• [Job]
Tally the lines containing the word "parts" and give the total alone.

Saved entries:
*-*-*

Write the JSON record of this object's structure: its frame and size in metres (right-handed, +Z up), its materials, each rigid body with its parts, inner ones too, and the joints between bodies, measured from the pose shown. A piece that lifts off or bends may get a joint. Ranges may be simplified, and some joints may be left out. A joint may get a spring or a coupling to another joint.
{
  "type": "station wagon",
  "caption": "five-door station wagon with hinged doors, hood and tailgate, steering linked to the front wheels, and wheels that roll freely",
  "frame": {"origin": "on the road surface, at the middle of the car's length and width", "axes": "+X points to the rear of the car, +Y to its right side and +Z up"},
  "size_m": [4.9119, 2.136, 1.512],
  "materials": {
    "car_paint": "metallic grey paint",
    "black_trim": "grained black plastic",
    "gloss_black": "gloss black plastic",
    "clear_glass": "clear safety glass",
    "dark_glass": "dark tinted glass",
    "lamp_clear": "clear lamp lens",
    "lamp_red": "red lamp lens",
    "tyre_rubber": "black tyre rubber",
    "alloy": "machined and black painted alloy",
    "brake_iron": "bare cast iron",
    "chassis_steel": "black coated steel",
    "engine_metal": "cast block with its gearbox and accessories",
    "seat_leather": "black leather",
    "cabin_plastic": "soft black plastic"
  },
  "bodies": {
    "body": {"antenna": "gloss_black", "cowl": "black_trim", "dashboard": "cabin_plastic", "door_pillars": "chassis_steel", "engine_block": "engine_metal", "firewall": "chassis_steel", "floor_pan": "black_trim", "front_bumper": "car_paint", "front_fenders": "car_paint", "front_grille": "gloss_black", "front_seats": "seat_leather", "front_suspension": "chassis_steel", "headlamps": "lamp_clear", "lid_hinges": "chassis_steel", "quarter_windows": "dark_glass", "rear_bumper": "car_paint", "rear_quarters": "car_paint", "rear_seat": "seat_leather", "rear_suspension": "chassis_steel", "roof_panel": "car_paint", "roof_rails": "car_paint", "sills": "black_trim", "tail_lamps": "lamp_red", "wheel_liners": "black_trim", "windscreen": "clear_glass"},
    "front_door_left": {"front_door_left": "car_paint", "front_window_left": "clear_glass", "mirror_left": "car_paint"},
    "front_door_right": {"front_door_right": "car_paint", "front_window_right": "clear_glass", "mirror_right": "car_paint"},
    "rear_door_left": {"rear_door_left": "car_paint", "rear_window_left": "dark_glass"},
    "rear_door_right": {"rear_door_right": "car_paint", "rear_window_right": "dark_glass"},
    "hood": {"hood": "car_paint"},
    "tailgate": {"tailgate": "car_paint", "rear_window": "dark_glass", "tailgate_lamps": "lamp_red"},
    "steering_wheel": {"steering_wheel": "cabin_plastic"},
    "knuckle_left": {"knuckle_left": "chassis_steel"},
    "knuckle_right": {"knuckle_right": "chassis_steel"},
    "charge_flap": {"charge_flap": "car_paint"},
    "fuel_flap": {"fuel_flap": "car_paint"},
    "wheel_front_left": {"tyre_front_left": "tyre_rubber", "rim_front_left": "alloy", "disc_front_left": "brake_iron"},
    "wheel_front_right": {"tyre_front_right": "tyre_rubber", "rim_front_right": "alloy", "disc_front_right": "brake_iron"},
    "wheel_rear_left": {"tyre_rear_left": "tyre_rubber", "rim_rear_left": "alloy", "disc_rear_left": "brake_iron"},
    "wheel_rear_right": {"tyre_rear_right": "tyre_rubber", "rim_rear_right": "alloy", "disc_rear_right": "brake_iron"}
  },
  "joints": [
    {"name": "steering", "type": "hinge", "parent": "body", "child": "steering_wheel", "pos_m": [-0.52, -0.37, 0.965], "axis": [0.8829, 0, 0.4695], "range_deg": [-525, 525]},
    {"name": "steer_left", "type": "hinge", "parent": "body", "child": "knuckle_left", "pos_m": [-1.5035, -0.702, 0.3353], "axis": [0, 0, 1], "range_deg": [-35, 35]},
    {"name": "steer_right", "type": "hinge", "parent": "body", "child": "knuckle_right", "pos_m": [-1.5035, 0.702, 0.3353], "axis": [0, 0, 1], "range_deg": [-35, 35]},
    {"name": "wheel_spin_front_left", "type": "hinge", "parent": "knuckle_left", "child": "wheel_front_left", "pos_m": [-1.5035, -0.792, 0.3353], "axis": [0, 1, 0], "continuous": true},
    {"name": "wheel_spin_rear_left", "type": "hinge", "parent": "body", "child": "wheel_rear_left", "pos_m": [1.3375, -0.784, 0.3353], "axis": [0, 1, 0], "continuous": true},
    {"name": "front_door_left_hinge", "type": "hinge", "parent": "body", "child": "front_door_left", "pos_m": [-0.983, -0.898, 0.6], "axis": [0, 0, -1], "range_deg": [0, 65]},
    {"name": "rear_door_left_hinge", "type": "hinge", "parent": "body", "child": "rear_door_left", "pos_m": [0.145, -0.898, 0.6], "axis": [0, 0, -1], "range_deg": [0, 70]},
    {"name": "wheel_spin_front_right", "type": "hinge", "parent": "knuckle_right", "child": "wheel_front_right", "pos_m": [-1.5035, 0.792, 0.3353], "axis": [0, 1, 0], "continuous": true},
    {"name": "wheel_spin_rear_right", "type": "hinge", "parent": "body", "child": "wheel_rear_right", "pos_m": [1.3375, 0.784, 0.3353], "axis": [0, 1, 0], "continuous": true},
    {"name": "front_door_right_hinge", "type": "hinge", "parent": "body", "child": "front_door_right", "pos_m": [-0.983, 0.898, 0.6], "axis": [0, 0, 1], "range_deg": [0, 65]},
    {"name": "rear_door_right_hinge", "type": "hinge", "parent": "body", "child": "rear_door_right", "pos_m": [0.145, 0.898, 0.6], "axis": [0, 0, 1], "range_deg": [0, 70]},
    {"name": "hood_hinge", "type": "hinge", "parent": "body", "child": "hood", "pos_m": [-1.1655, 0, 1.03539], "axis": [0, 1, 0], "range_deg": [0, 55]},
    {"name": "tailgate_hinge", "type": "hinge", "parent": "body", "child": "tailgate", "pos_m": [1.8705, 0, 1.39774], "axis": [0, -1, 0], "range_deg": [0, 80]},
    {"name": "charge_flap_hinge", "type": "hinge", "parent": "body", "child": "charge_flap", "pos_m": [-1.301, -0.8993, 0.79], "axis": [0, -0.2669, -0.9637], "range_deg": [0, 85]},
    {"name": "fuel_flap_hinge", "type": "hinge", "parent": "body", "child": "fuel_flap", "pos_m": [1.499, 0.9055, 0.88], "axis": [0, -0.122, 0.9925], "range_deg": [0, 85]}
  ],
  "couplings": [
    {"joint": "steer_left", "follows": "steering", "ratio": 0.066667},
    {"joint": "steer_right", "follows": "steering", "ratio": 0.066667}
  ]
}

*-*-*

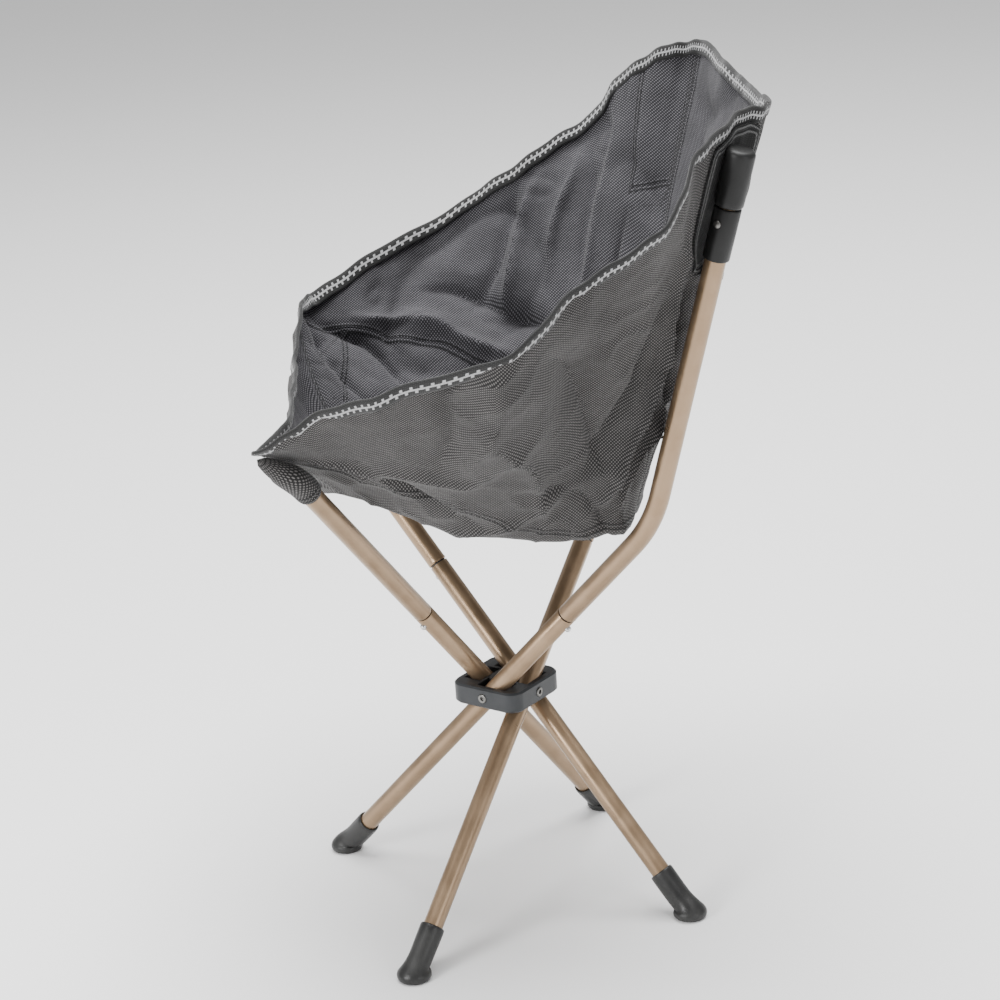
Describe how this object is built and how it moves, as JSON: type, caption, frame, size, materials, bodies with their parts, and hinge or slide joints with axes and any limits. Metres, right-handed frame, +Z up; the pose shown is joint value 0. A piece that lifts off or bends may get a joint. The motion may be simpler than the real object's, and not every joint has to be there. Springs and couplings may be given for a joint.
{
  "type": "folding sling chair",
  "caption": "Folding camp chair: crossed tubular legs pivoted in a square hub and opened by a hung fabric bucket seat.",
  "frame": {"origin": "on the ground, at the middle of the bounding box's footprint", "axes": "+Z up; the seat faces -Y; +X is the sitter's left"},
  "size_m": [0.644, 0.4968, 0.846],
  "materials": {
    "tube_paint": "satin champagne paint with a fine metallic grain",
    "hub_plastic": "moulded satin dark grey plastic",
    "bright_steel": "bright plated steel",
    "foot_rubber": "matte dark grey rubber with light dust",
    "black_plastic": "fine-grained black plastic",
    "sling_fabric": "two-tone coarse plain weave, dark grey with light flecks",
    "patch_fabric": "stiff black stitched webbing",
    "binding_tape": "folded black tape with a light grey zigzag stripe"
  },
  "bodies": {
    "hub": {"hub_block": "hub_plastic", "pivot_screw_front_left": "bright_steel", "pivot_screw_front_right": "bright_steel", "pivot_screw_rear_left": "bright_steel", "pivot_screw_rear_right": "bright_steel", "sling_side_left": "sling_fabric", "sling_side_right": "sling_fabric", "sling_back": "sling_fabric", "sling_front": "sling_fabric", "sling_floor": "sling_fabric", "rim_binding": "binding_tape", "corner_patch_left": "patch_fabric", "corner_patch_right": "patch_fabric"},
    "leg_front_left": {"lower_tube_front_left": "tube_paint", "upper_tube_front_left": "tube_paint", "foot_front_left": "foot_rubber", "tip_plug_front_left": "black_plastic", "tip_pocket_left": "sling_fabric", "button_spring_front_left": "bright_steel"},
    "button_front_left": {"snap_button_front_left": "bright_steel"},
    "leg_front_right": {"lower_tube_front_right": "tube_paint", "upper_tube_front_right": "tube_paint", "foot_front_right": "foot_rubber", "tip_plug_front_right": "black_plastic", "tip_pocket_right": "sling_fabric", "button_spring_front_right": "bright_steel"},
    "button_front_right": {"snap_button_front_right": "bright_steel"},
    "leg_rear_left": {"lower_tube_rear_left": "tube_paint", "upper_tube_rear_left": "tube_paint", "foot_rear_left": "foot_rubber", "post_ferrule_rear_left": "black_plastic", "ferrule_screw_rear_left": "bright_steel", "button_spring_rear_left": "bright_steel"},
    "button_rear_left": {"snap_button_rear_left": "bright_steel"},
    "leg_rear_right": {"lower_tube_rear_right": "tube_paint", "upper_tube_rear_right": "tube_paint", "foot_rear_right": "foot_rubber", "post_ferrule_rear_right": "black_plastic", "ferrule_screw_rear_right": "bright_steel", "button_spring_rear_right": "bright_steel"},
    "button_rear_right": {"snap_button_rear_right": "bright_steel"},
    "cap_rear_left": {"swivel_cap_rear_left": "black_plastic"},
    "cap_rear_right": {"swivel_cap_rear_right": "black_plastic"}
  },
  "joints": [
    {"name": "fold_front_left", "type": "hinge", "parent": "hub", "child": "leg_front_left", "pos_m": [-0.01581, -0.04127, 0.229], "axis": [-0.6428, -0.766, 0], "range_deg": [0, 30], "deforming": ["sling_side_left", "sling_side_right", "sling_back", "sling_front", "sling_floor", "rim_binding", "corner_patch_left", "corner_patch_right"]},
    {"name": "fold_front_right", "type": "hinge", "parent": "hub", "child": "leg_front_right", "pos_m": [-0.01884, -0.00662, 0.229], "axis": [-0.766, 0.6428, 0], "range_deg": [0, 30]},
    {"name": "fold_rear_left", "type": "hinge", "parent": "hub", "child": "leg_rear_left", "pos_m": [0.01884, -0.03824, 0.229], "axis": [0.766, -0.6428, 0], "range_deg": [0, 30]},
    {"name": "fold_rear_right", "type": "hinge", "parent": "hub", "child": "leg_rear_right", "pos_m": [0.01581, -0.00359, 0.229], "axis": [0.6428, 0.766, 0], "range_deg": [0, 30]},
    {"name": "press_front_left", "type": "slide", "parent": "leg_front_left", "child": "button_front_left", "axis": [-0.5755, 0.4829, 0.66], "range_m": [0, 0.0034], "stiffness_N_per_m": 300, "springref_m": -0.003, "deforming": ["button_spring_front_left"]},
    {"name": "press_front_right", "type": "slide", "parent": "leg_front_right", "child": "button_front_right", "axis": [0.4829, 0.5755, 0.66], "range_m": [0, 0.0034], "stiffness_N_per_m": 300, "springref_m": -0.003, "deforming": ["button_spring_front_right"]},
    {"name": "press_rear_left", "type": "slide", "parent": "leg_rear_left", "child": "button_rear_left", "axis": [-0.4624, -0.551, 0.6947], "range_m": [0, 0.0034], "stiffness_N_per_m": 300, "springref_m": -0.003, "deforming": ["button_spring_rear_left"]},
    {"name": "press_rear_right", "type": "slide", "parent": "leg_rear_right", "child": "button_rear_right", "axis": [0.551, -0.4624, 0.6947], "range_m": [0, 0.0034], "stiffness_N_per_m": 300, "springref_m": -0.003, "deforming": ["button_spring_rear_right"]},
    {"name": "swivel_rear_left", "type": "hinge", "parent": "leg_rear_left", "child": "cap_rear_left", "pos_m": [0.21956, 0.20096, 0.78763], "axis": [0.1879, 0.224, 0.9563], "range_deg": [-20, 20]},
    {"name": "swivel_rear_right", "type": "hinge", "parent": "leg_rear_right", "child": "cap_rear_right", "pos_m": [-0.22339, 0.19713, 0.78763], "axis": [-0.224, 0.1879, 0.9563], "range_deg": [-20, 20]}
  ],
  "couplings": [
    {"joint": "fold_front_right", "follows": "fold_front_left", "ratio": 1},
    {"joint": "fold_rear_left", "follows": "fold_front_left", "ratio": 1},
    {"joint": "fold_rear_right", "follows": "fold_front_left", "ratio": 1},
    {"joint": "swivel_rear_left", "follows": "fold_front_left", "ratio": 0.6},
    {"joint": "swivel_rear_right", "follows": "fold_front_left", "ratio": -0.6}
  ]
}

*-*-*

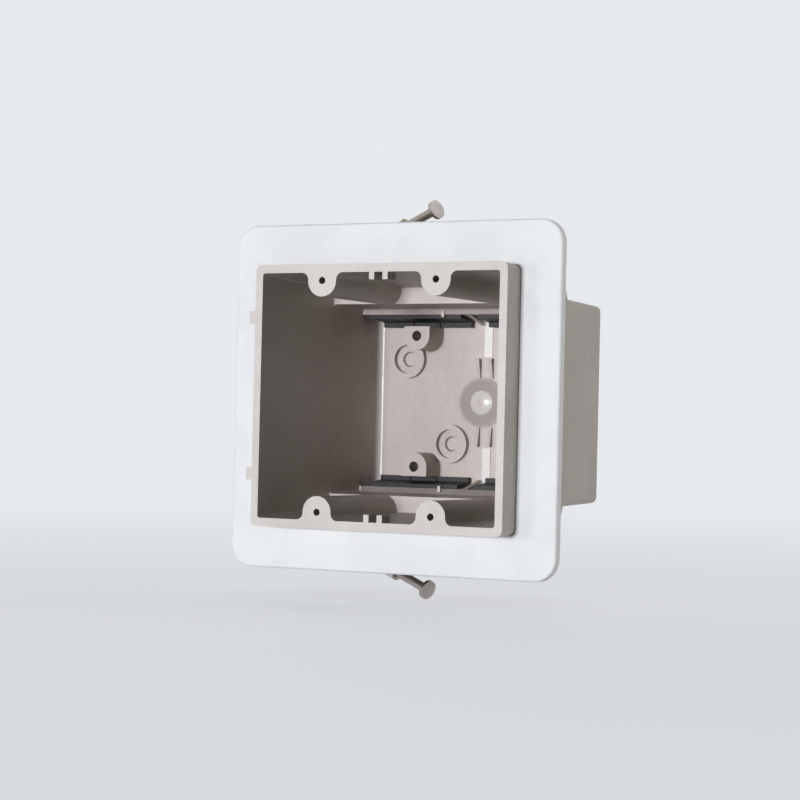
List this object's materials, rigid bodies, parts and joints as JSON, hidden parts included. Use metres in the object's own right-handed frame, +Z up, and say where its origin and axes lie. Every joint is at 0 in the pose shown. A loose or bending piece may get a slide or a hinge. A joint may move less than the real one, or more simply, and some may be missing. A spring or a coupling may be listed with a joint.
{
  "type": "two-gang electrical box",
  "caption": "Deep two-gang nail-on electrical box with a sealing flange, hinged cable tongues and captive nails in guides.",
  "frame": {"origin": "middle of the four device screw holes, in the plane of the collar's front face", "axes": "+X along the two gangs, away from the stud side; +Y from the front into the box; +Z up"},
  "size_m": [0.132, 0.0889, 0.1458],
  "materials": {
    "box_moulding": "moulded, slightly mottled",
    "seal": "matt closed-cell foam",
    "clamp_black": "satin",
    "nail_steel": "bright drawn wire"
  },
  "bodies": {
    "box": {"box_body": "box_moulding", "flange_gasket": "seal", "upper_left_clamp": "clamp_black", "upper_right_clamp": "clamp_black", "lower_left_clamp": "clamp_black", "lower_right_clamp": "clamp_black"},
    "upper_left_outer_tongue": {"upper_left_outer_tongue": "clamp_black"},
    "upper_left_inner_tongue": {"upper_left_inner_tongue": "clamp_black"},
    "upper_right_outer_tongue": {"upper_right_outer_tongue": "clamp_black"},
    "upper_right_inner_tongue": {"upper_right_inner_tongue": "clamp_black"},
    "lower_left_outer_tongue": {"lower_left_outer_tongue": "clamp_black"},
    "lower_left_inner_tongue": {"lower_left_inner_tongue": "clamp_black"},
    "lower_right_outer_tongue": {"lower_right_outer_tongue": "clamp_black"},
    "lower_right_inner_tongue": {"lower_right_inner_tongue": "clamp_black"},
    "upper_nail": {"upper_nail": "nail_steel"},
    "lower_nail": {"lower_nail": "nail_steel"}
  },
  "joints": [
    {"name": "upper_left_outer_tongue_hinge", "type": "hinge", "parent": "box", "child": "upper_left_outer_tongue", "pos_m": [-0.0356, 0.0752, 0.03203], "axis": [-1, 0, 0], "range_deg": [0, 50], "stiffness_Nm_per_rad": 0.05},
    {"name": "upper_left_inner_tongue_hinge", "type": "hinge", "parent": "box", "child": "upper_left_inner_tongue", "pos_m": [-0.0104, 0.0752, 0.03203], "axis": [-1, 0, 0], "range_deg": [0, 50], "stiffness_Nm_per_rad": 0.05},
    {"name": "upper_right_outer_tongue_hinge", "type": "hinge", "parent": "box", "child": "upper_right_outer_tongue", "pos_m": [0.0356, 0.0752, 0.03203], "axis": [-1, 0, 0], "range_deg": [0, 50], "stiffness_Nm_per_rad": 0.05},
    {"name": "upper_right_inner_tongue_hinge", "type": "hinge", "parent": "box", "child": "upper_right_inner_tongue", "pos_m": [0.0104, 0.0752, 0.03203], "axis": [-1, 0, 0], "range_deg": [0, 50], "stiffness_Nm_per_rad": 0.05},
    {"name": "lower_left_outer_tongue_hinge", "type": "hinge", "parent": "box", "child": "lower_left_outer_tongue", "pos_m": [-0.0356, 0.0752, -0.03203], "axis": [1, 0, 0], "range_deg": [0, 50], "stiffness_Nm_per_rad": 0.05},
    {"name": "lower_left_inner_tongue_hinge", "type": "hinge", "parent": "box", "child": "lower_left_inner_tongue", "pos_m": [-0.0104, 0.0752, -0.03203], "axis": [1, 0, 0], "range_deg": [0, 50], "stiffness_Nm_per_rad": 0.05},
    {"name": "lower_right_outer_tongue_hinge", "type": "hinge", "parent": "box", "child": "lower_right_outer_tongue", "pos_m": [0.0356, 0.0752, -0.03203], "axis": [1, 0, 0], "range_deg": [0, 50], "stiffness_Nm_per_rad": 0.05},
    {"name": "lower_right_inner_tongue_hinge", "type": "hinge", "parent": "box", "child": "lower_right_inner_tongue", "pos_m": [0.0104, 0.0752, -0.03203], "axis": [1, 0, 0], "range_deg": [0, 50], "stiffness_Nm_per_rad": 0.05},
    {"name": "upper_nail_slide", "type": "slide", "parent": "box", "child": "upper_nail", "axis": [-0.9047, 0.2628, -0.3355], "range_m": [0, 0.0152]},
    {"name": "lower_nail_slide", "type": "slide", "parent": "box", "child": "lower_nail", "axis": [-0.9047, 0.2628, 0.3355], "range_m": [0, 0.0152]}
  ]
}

*-*-*

• [Solution to the exercise]
3